La España de Bertín y la otra España

Las campañas electorales son mucho más indicativas de lo que aparentan las frases de sal gorda, las promesas desmesuradas o el ir o no ir al programa de Bertín Osborne. La esencia del país presente, y el barrunto de lo que podría ser el del futuro, quedan reflejados en actitudes, alianzas o desplantes de los candidatos, de esos cuatro –¿o cinco?—candidatos a regir los destinos de la nación dentro de menos de un mes. Hay una España que queremos algunos y otra que rechazamos, una nación que unos diseñan de una manera y otros, de otra completamente distinta. Y la cosa, claro, aflora en campaña como flores de mayo.

 

No crea usted que he hablado del programa del señor Osborne atendiendo a la insoportable levedad del ser de un comentario periodístico.
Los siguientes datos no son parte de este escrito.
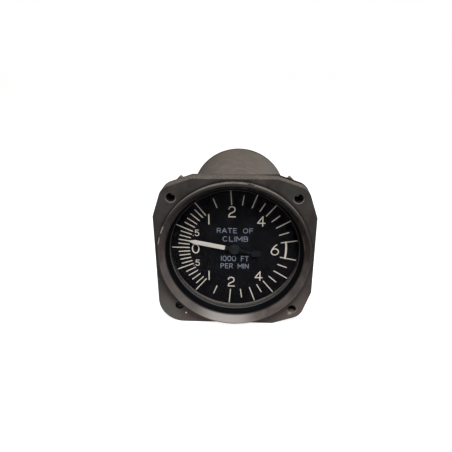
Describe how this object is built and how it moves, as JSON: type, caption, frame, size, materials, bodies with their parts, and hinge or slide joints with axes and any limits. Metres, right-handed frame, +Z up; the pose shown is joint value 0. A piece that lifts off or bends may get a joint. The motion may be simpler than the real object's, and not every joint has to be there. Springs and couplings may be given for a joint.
{
  "type": "vertical speed indicator",
  "caption": "Round-dial aircraft rate of climb instrument in a flanged cylindrical case, with capsule, gear train, damping pumps, zero adjuster and rear static port.",
  "frame": {"origin": "centre of the flange's front face, on the axis of the dial", "axes": "+X to the right of the dial, +Y from the dial into the instrument, +Z up"},
  "size_m": [0.0826, 0.118, 0.0826],
  "materials": {
    "case_paint": "worn semi-matt dark grey enamel on cast aluminium",
    "bezel_paint": "dark grey enamel, worn to bright metal on the rim",
    "mask_black": "dead matt black",
    "window_glass": "clear plane glass",
    "seal_rubber": "black seal rubber",
    "dial_black": "matt black dial with cream marks",
    "pointer_white": "matt white paint, black tail",
    "hub_black": "matt black paint",
    "movement_brass": "brushed clock brass",
    "steel": "ground bright steel",
    "plate_aluminium": "brushed aluminium plate",
    "capsule_bronze": "rolled beryllium bronze sheet",
    "nut_brass": "plain brass, dulled",
    "tube_copper": "drawn soft copper tube"
  },
  "bodies": {
    "case": {"bezel_ring": "bezel_paint", "bridge_plate": "plate_aluminium", "capsule_base_shell": "capsule_bronze", "capsule_bracket": "movement_brass", "capsule_free_shell": "capsule_bronze", "case_body": "case_paint", "cover_glass": "window_glass", "dial_feet": "movement_brass", "dial_plate": "dial_black", "front_pillars": "movement_brass", "front_plate": "plate_aluminium", "glass_gasket": "seal_rubber", "hairspring": "capsule_bronze", "inlet_post": "movement_brass", "lever_post": "steel", "manifold": "plate_aluminium", "mask_ring": "mask_black", "middle_plate": "plate_aluminium", "mounting_nuts": "nut_brass", "movement_screws": "steel", "pillar_screws": "steel", "pump_caps": "movement_brass", "pump_cylinder_left": "plate_aluminium", "pump_cylinder_right": "plate_aluminium", "pump_plugs": "movement_brass", "pump_screws": "steel", "pump_spring_left": "steel", "pump_spring_right": "steel", "rear_cover": "case_paint", "rear_cover_screws": "steel", "rear_pillars": "movement_brass", "rear_seal": "seal_rubber", "restrictor": "movement_brass", "shaft_bushes": "movement_brass", "staff_bushes": "movement_brass", "static_port": "nut_brass", "static_tube": "tube_copper", "zero_bush": "movement_brass", "zero_seal": "seal_rubber"},
    "pointer_assembly": {"pointer": "pointer_white", "pointer_hub": "hub_black", "pointer_staff": "steel", "pointer_pinion": "steel", "hairspring_collet": "movement_brass"},
    "rocking_assembly": {"rocking_shaft": "steel", "sector_gear": "movement_brass", "balance_weight": "movement_brass", "crank_arm": "movement_brass", "crank_pin": "steel"},
    "capsule_link": {"capsule_boss": "movement_brass", "link_rod": "steel"},
    "left_piston": {"piston_left": "movement_brass"},
    "right_piston": {"piston_right": "movement_brass"},
    "zero_adjuster": {"zero_screw": "steel", "zero_pinion": "movement_brass"},
    "zero_lever_arm": {"zero_lever": "movement_brass", "hairspring_stud": "movement_brass"}
  },
  "joints": [
    {"name": "rocking_shaft_turn", "type": "hinge", "parent": "case", "child": "rocking_assembly", "pos_m": [0.025, 0, 0], "axis": [0, 1, 0], "range_deg": [-17.78, 20.2]},
    {"name": "pointer_turn", "type": "hinge", "parent": "case", "child": "pointer_assembly", "pos_m": [0, 0, 0], "axis": [0, 1, 0], "range_deg": [-181.9, 160.1], "deforming": ["hairspring"]},
    {"name": "capsule_stroke", "type": "slide", "parent": "case", "child": "capsule_link", "axis": [1, 0, 0], "range_m": [-0.0014, 0.0016], "deforming": ["capsule_free_shell"]},
    {"name": "left_piston_slide", "type": "slide", "parent": "case", "child": "left_piston", "axis": [0, 0, 1], "range_m": [-0.007, 0.005], "stiffness_N_per_m": 30, "springref_m": 0.0025, "deforming": ["pump_spring_left"]},
    {"name": "right_piston_slide", "type": "slide", "parent": "case", "child": "right_piston", "axis": [0, 0, 1], "range_m": [-0.007, 0.005], "stiffness_N_per_m": 30, "springref_m": 0.0025, "deforming": ["pump_spring_right"]},
    {"name": "zero_lever_turn", "type": "hinge", "parent": "case", "child": "zero_lever_arm", "pos_m": [-0.01779, 0, -0.01826], "axis": [0, 1, 0], "range_deg": [-10, 10]},
    {"name": "zero_screw_turn", "type": "hinge", "parent": "case", "child": "zero_adjuster", "pos_m": [-0.03, 0, -0.0308], "axis": [0, 1, 0], "range_deg": [-60, 60]}
  ],
  "couplings": [
    {"joint": "pointer_turn", "follows": "rocking_shaft_turn", "ratio": -9},
    {"joint": "capsule_stroke", "follows": "rocking_shaft_turn", "m_per_rad": 0.0045},
    {"joint": "zero_screw_turn", "follows": "zero_lever_turn", "ratio": -6}
  ]
}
No: el paso por la lujosa casa del presentador de televisión –una casa que pocos españoles se pueden permitir, desde luego— de los dos componentes de lo que el tercer invitado a la mansión llama ‘derechita cobarde’ –será porque él se tilda de ‘derechaza valiente’, digo yo— te enseña que hay unos valores en un lado, los casi conmilitones de Bertin’s home; y otros valores, los de los que rechazan asistir a las charlas del chalé, en el lado opuesto. Una versión bertiniana de las dos Españas machadianas, vaya. Todo degenera.

 

De una parte, banderas desplegadas y postulados tradicionales en lo tocante a feminismo, eutanasia y tratamiento de la ‘cuestión catalana’ a base de artículo 155. De otro, mayor relativismo moral –llamémoslo así, para simplificar–, alianzas futuras más abiertas y reflexión perpleja e incompleta sobre nuevos modelos territoriales y legales; que ya nos dicho desde el PNV que, si Pedro Sánchez quiere su apoyo para la investidura, que se vaya planteando una revisión del ‘modelo de Estado’.

 

 No es solamente que Cataluña –y, de otro modo, el País vasco– hayan abierto en canal, de manera más dramática que nunca, el debate sobre lo que debe ser en el inmediato porvenir la nación que nos cobija a todos: es que planteamientos inéditos en todos los órdenes han venido a confrontarse a las concepciones de siempre. Nunca, desde que Franco murió hace cuarenta y cuatro años, ha quedado tan al desnudo la dicotomía entre los dos conceptos: los riesgos que todo cambio implica frente al peligro de quedarse estancado en lo de siempre.

 

Lo que ocurre es que en el pedazo de debate que las frivolidades ‘chez Bertin en campaña’ no logran disimular ha irrumpido una tercera España, que no está ni en Barcelona ni en Madrid, ni en Málaga ni en San Sebastián, ni en la ‘derechita’ ni en el ‘Frankenstein’: la España despoblada, empobrecida y que, en cierto modo, había sido postergada.

 

Y este país que irrumpe para salir del olvido va a obligar, o debería hacerlo, a que las personas a las que elegimos para representarnos tomen posiciones radicalmente nuevas sobre presupuestos, planteamientos fiscales, inmigración, derechos laborales, sanidad, educación y descentralización efectiva, lo que conllevará desde cambios constitucionales hasta operaciones quirúrgicas de reforma de las administraciones a todos los niveles. Y este, en mi opinión, es el gran tema que ha brotado, desde los ‘indignados de la mayoría silenciosa’ en los albores de la campaña-más-larga-de-la-Historia. Un tema que obviamente no se puede resolver a base de gritos en los mítines y besos a los niños llevados en brazos por los  padres aplaudidores para que el candidato les acaricie la cabeza.

 

Vivimos, así, entre la ‘policía patriótica’ –cuántos desmanes han tenido al patriotismo como pretexto—y la ‘guardia pretoriana’ que quiere atribuirse el hombre que más está haciendo por la destrucción de España y menos por la regeneración positiva del país. Entre los que buscan el voto de los policías y guardias civiles prometiéndoles mejoras en el salario y los que tratan de encaramarse al Ministerio de Interior para hacer tabla rasa de muchas cosas. Entre, ya digo, la España que va y la que no va a casa de Bertín. Entre el reformismo imposible algo utópico y el apego a formas y fondos cuya pervivencia es también imposible. “En España nos encanta odiarnos”, sentencia la cantante Christina Rosenvinge, que en el apellido lleva el diagnóstico. Y tampoco nos disgusta vivir siempre al borde del abismo de lo que, simplemente, no puede ser, añadiría yo.